Objective: Your task is to repeat only the lines from the one with "---- the pin" through the one with "bpy.data.objects.remove(obj)", exactly as they stand, both ends included.

═══ The input ═══

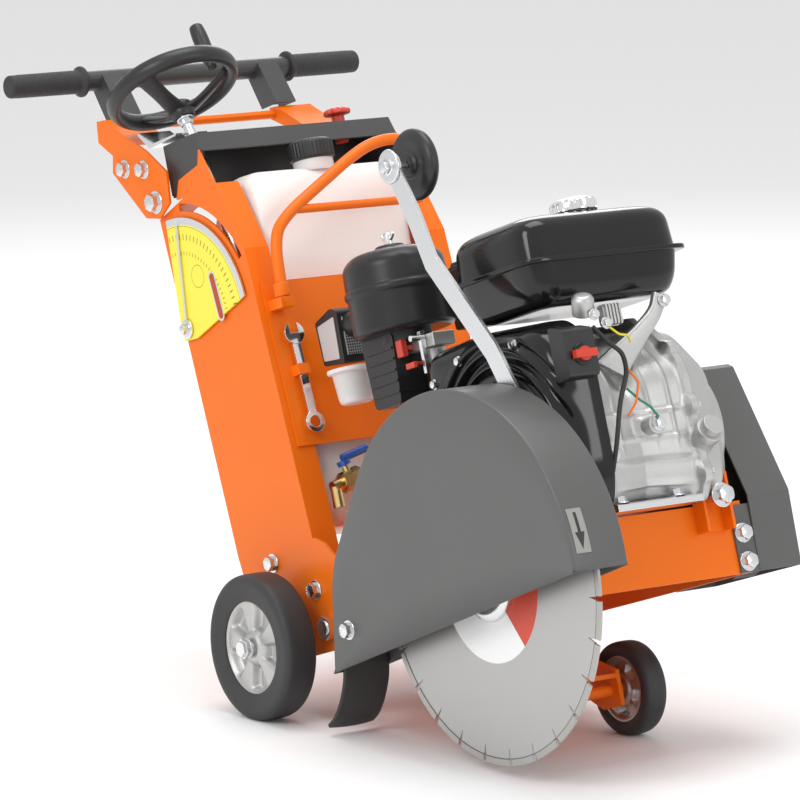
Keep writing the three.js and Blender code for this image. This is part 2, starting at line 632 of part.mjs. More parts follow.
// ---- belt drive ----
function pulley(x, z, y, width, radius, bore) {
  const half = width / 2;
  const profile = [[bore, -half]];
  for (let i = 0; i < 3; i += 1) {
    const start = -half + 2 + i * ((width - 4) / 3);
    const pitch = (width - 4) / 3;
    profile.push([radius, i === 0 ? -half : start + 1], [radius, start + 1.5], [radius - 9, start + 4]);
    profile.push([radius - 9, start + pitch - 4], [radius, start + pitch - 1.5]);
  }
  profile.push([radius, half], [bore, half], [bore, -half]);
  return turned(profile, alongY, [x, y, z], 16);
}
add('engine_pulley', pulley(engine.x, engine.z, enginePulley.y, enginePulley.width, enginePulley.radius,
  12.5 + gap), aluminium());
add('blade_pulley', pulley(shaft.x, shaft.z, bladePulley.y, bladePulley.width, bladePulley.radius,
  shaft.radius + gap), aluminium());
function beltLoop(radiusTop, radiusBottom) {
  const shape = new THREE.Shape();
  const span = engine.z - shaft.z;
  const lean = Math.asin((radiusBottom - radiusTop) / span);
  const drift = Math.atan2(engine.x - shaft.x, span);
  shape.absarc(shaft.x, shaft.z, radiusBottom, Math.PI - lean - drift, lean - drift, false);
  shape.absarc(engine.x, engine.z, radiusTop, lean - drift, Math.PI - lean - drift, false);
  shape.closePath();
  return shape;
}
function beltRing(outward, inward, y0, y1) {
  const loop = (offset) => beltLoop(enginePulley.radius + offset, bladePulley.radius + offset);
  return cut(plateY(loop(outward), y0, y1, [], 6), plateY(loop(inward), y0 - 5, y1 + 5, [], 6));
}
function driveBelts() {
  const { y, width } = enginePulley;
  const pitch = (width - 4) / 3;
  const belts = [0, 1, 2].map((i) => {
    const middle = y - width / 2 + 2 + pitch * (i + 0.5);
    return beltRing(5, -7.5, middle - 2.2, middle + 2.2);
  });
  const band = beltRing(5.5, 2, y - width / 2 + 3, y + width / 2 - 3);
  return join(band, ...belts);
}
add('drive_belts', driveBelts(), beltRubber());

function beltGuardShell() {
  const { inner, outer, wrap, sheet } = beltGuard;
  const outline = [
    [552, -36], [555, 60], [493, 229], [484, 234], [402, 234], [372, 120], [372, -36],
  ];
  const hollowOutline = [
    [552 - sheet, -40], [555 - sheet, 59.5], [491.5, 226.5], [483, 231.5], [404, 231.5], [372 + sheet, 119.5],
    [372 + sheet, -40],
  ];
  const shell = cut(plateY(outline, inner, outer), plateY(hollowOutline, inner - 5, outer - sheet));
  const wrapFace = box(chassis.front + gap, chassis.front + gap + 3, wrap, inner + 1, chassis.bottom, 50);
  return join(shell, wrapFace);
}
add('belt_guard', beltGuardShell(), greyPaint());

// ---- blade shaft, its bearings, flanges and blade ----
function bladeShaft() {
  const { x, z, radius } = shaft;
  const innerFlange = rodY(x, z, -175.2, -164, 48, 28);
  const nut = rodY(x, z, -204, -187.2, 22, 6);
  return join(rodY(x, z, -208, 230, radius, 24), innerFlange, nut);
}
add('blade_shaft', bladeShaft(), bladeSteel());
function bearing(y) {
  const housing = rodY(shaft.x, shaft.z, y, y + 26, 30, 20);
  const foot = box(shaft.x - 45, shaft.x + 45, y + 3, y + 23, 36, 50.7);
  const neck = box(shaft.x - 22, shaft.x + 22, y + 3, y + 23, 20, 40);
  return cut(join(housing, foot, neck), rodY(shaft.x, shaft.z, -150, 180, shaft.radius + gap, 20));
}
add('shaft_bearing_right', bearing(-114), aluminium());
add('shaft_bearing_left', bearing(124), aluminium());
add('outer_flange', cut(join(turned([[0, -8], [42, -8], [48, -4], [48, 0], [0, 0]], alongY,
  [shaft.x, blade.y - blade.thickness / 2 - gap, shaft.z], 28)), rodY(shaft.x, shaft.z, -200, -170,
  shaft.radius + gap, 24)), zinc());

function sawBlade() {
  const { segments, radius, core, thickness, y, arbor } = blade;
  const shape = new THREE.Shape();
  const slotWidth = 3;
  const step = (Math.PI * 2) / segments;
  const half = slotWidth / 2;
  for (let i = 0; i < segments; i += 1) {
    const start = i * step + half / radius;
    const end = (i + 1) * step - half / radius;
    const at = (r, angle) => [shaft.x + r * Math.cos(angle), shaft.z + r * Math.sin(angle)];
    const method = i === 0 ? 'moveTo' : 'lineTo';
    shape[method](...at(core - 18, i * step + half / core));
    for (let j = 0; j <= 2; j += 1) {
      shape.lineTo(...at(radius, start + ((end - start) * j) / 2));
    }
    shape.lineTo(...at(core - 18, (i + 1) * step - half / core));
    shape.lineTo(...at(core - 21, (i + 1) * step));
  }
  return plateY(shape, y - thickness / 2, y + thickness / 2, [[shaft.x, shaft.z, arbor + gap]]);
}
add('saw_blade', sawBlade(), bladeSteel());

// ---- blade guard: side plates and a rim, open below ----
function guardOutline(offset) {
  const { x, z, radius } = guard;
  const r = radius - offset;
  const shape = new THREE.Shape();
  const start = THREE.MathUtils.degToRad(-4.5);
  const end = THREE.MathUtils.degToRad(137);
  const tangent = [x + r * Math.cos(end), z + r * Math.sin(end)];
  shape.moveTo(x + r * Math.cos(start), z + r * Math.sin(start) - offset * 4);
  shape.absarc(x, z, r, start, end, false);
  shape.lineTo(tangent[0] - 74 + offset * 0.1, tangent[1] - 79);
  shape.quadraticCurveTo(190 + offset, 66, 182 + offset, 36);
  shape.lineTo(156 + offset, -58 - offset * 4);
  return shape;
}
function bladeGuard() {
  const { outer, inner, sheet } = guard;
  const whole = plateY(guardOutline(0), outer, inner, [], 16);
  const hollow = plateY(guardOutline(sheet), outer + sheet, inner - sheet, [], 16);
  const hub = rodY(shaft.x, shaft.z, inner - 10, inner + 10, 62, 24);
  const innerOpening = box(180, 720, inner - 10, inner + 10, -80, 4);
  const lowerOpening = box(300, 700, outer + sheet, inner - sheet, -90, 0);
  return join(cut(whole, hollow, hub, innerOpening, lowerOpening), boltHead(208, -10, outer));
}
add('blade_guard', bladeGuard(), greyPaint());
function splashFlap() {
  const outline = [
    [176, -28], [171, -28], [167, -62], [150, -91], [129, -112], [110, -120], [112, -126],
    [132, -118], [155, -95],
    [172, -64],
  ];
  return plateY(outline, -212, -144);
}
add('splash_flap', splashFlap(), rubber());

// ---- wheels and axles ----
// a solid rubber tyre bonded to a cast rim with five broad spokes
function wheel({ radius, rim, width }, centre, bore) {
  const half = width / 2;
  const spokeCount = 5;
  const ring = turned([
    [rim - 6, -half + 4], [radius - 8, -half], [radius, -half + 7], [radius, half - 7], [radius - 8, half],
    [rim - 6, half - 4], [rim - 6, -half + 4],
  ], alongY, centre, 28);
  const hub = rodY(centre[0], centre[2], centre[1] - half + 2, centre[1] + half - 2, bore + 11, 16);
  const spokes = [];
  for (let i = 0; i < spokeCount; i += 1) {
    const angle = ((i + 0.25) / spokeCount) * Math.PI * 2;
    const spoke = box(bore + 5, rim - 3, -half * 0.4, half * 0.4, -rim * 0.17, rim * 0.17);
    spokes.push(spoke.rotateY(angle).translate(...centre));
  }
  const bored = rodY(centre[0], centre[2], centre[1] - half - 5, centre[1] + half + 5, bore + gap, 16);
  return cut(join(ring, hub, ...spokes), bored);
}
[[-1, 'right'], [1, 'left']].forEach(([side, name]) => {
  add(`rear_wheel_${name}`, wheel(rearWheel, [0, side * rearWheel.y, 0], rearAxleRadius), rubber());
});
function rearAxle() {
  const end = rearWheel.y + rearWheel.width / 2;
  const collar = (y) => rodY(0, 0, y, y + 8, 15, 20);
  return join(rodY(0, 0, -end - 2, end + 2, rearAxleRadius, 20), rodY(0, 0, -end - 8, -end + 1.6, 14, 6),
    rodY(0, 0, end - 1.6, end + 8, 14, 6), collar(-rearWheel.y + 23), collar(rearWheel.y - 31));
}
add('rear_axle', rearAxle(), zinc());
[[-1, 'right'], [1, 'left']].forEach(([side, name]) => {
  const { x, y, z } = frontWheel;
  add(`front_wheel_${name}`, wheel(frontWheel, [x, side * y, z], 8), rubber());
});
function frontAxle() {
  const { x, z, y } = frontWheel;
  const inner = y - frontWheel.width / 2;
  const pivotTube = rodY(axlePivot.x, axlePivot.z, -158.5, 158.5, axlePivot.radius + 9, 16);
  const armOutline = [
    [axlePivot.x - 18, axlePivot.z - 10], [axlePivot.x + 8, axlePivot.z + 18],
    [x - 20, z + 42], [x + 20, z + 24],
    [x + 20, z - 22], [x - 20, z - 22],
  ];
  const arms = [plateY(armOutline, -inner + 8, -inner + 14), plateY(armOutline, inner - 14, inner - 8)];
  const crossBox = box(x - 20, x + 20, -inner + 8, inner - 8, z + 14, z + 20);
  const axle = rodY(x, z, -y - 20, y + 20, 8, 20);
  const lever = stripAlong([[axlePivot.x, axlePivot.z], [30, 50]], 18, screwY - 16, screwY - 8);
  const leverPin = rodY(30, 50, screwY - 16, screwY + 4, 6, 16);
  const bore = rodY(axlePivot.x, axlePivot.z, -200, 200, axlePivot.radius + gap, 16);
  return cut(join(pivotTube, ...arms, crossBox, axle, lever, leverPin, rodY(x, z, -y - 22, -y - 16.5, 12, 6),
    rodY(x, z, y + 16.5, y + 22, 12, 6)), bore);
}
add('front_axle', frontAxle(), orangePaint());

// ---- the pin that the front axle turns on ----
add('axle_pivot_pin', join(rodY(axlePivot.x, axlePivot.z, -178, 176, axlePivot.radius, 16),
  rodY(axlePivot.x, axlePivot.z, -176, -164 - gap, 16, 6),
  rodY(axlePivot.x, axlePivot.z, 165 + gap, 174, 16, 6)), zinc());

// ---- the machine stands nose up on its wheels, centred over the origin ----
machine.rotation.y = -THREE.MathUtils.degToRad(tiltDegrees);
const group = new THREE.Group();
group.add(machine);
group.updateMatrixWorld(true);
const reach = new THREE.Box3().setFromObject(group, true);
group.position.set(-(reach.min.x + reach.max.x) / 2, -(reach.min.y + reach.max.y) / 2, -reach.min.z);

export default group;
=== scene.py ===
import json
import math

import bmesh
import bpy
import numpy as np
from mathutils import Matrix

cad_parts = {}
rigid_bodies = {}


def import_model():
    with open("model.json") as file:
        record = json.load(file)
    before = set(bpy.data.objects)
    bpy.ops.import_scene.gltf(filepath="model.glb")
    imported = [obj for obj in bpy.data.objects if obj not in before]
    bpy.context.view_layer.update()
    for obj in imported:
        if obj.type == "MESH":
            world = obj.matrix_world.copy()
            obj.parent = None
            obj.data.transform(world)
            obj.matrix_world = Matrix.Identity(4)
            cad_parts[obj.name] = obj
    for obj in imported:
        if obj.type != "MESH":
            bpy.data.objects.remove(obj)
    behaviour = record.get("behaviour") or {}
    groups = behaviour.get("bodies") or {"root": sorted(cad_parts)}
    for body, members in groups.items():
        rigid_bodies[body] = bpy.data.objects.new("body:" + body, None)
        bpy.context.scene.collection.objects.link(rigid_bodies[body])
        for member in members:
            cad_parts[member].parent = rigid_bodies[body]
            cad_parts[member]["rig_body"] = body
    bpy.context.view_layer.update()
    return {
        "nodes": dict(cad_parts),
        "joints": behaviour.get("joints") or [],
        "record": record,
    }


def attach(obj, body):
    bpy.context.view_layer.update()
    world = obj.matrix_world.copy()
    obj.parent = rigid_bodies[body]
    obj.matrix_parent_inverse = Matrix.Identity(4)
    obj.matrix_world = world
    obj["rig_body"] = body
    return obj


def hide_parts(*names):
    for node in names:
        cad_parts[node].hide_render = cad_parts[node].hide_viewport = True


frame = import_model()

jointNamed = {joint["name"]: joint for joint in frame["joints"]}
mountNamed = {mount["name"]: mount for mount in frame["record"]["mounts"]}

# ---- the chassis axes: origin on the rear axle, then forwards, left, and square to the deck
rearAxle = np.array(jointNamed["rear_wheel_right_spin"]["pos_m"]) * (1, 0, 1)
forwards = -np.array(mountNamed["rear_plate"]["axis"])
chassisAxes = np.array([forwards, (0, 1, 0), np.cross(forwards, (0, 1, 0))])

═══
═══ The input ═══

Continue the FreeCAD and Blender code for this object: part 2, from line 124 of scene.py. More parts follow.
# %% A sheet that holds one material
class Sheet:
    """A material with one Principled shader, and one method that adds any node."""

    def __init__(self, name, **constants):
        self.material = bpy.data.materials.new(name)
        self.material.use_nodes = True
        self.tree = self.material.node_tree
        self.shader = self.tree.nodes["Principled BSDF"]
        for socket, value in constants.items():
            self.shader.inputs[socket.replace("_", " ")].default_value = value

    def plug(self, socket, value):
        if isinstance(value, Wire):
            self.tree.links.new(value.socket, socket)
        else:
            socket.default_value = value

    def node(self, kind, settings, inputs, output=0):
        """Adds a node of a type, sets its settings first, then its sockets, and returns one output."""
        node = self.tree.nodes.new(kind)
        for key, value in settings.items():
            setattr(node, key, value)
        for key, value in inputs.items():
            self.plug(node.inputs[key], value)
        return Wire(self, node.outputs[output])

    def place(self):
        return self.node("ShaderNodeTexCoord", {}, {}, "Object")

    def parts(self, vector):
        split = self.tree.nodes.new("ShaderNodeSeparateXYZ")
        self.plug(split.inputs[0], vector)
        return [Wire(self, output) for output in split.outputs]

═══

Answer for the task:
// ---- the pin that the front axle turns on ----
add('axle_pivot_pin', join(rodY(axlePivot.x, axlePivot.z, -178, 176, axlePivot.radius, 16),
  rodY(axlePivot.x, axlePivot.z, -176, -164 - gap, 16, 6),
  rodY(axlePivot.x, axlePivot.z, 165 + gap, 174, 16, 6)), zinc());

// ---- the machine stands nose up on its wheels, centred over the origin ----
machine.rotation.y = -THREE.MathUtils.degToRad(tiltDegrees);
const group = new THREE.Group();
group.add(machine);
group.updateMatrixWorld(true);
const reach = new THREE.Box3().setFromObject(group, true);
group.position.set(-(reach.min.x + reach.max.x) / 2, -(reach.min.y + reach.max.y) / 2, -reach.min.z);

export default group;
=== scene.py ===
import json
import math

import bmesh
import bpy
import numpy as np
from mathutils import Matrix

cad_parts = {}
rigid_bodies = {}


def import_model():
    with open("model.json") as file:
        record = json.load(file)
    before = set(bpy.data.objects)
    bpy.ops.import_scene.gltf(filepath="model.glb")
    imported = [obj for obj in bpy.data.objects if obj not in before]
    bpy.context.view_layer.update()
    for obj in imported:
        if obj.type == "MESH":
            world = obj.matrix_world.copy()
            obj.parent = None
            obj.data.transform(world)
            obj.matrix_world = Matrix.Identity(4)
            cad_parts[obj.name] = obj
    for obj in imported:
        if obj.type != "MESH":
            bpy.data.objects.remove(obj)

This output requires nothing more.